To, co tutaj robi, to identyfikacja trucizny, która jest znacznie silniejsza, niż nam się wydaje. Nasza nienawiść, jeśli nie będziemy pracować, aby ją zwalczyć, zastąpić miłością, nasza nienawiść, jeśli pozwolimy, aby to ona była tą, która charakteryzuje naszą relację z bratem, jeśli nie będziemy walczyć ze wszystkich sił aby kochać naszego wroga, kochać naszego brata i naszego przyjaciela tak, jak Chrystus kocha świat, wtedy ta nienawiść będzie naszą śmiercią. To będzie nasza śmierć nie dlatego, że Chrystus zdecyduje się nas ukarać, być mściwym wobec nas za naszą nienawiść.

Będzie to nasza śmierć, ponieważ ona po prostu pozbawia nas zdolności do prawdziwego ofiarowania się Panu, tej samoofiarności, która prowadzi do życia królestwa. Jeśli walczymy z Chrystusem, jak możemy mieć nadzieję, że będziemy z Nim? Jeśli działamy jako antyteza Chrystusa, jako antychryst, nienawidząc naszego brata tam, gdzie On kocha naszego brata, jak możemy mieć nadzieję zamieszkać z Nim w królestwie? Tak więc pozytywnym przesłaniem, przesłaniem wielkiej nadziei i praktycznego przewodnictwa dla każdego z nas niech będzie to, że kiedy w tych momentach pojawienia się nienawiści, kiedy ją tolerujemy, bo jest to grzech wewnętrzny i kiedy zaczynamy ją usprawiedliwiać w naszych sercach, mówiąc, że przynajmniej nie popełniam morderstwa, cudzołóstwa ani kradzieży, w tym momencie pamiętajmy o słowach św. Cypriana.
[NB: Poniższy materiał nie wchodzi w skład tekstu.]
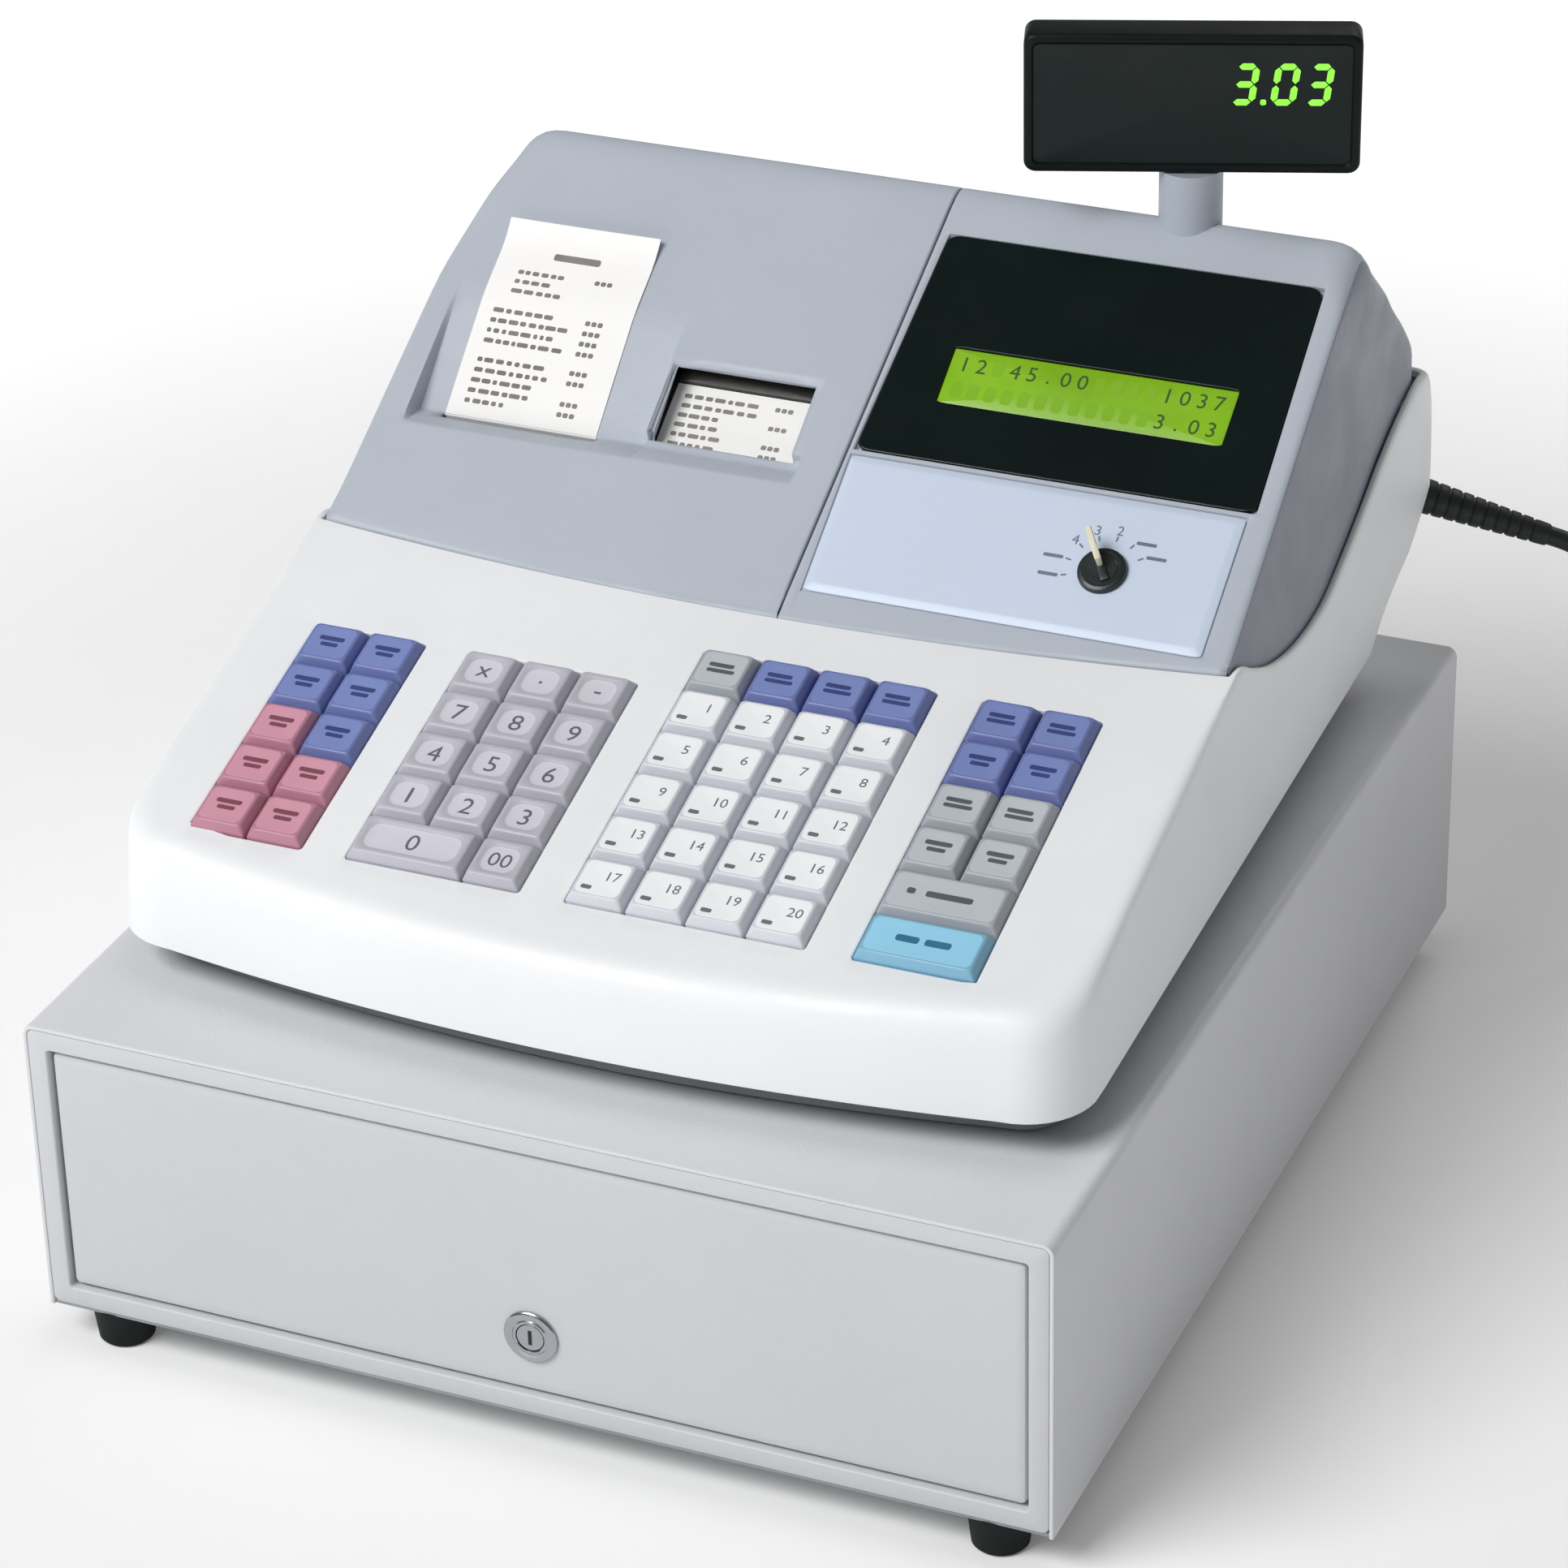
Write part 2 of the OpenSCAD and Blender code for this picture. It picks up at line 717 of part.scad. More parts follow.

Pamiętajmy o Kainie i jego bracie Ablu.

Pamiętajmy, że to właśnie w małych relacjach, w ofierze własnego komfortu, w woli przebaczenia i miłowania brata znajdujemy drogę, by dokonać prawdziwej i szlachetnej ofiary poprzez oddanie naszego życia Bogu. I obyśmy wszyscy, dzięki Jego łasce i modlitwom Jego świętych, zostali wciągnięci w tę prawdziwą ofiarę. Obyśmy z Nim mieszkali w królestwie, do czego zostaliśmy powołani.

Obyśmy znaleźli miłość brata, która przybliży nas jeszcze bardziej do miłości Chrystusa.